Parse_json proccesor

Hey all,

I’m having some trouble using the parse_json processor with my OpenSearch ingestion pipeline on AWS. Here’s the setup: I upload a file to S3, which triggers an SQS queue, and that message gets indexed in OpenSearch. Below is a sample of one line in my JSON file:

{"driver": "max verstappen", "log": "{\"level\":\"info\",\"ts\":1724484885.6000538}"}

My goal is to parse the log field, which seemed straightforward—I thought I could just set

source: log

in the configuration. However, it’s not working as expected. I tried different configurations like the one below:

version: "2"
log-pipeline4-level-up:
  source:
    s3:
      notification_type: "sqs"
      codec:
        newline: null  # This specifies that each line in the S3 object is a separate log entry
      sqs:
        queue_url: "https://sqs.us-east-1.amazonaws.com/1111111111111/jsonlLogsQueue"
      compression: "none"
      aws:
        region: "us-east-1"
        # IAM role that the pipeline assumes to read data from the queue. This role must be the same as the pipeline role.
        sts_role_arn: "arn:aws:iam::11111111111:role/OpenSearchIngestionRole"
  processor:
    - parse_json:
        destination: new
  sink:
    - opensearch:
        hosts: 
          - "https://vpc-opensearch-workshop.us-west-2.es.amazonaws.com"
        index: "my-index"
        aws:
          region: "us-east-1"
          sts_role_arn: "arn:aws:iam::11111111111:role/OpenSearchIngestionRole"

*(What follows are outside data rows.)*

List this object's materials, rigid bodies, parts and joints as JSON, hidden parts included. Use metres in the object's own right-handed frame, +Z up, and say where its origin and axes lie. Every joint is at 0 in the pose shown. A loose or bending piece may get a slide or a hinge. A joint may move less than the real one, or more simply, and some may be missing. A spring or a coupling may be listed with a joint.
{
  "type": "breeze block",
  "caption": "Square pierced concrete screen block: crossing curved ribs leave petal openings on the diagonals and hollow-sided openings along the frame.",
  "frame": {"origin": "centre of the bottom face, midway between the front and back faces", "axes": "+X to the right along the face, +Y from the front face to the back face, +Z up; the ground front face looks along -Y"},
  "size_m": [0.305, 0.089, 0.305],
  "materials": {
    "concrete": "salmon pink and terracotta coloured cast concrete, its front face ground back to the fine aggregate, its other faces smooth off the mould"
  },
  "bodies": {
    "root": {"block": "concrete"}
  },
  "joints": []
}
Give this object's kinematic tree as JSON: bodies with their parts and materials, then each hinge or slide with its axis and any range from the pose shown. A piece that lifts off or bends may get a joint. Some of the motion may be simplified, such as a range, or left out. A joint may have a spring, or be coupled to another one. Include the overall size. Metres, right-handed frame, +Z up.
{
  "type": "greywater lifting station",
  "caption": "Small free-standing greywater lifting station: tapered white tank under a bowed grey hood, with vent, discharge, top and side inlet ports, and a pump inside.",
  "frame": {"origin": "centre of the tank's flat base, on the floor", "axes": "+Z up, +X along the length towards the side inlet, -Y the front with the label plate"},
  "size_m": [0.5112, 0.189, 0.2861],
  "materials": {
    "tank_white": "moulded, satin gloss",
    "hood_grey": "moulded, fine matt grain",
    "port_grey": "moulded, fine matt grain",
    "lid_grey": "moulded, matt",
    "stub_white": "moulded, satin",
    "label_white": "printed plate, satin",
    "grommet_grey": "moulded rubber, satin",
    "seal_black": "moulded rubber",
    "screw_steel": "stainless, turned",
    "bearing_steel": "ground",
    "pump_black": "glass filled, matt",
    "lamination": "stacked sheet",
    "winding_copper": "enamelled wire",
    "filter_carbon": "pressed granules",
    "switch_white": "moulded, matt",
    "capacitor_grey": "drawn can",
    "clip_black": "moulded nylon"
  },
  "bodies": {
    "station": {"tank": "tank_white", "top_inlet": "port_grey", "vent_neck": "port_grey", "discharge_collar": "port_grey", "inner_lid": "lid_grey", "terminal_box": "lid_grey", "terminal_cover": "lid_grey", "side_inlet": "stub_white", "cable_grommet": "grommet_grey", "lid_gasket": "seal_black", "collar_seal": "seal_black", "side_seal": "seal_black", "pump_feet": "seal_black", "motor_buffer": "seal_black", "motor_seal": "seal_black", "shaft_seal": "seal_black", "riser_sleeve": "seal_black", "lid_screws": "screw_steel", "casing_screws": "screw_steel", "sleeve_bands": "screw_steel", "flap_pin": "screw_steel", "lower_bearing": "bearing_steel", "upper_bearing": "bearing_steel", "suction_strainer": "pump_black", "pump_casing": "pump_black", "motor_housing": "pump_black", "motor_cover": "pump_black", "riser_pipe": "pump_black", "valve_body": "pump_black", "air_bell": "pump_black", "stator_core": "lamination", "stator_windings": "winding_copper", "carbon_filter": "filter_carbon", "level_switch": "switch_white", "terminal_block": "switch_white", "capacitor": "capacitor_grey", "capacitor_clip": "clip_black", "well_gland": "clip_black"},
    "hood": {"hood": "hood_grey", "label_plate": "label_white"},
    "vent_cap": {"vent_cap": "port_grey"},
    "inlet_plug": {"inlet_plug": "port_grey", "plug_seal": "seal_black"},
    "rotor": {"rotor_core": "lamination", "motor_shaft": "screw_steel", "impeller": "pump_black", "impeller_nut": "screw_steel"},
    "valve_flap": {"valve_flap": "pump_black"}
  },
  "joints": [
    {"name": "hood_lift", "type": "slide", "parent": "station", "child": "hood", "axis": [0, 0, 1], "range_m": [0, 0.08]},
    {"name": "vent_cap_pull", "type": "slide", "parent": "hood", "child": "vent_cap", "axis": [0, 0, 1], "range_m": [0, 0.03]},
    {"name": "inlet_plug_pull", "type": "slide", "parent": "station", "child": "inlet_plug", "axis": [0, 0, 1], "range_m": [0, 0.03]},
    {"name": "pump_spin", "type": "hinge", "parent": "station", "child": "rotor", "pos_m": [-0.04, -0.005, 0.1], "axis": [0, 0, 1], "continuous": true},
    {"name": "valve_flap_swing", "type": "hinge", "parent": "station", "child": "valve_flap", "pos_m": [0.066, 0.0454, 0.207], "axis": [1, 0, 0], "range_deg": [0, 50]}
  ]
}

As a result, I managed to get the following document in OpenSearch:


{
  "took": 2,
  "timed_out": false,
  "_shards": {
    "total": 5,
    "successful": 5,
    "skipped": 0,
    "failed": 0
  },
  "hits": {
    "total": {
      "value": 1,
      "relation": "eq"
    },
    "max_score": 1,
    "hits": [
      {
        "_index": "my-index",
        "_id": "1843ppEBN3hgemr_fuL9",
        "_score": 1,
        "_source": {
          "message": """{"driver": "max verstappen", "log": "{\"level\":\"info\",\"ts\":1724484885.6000538}"}""",
          "s3": {
            "bucket": "dank-jsonl-logs",
            "key": "driver.jsonl"
          },
          "new": {
            "driver": "max verstappen",
            "log": """{"level":"info","ts":1724484885.6000538}"""
          }
        }
      }
    ]
  }
}

I want to extract the log value not as a string but as a nested JSON object. Could anyone recommend what I should put in the configuration to achieve this? Thanks in advance!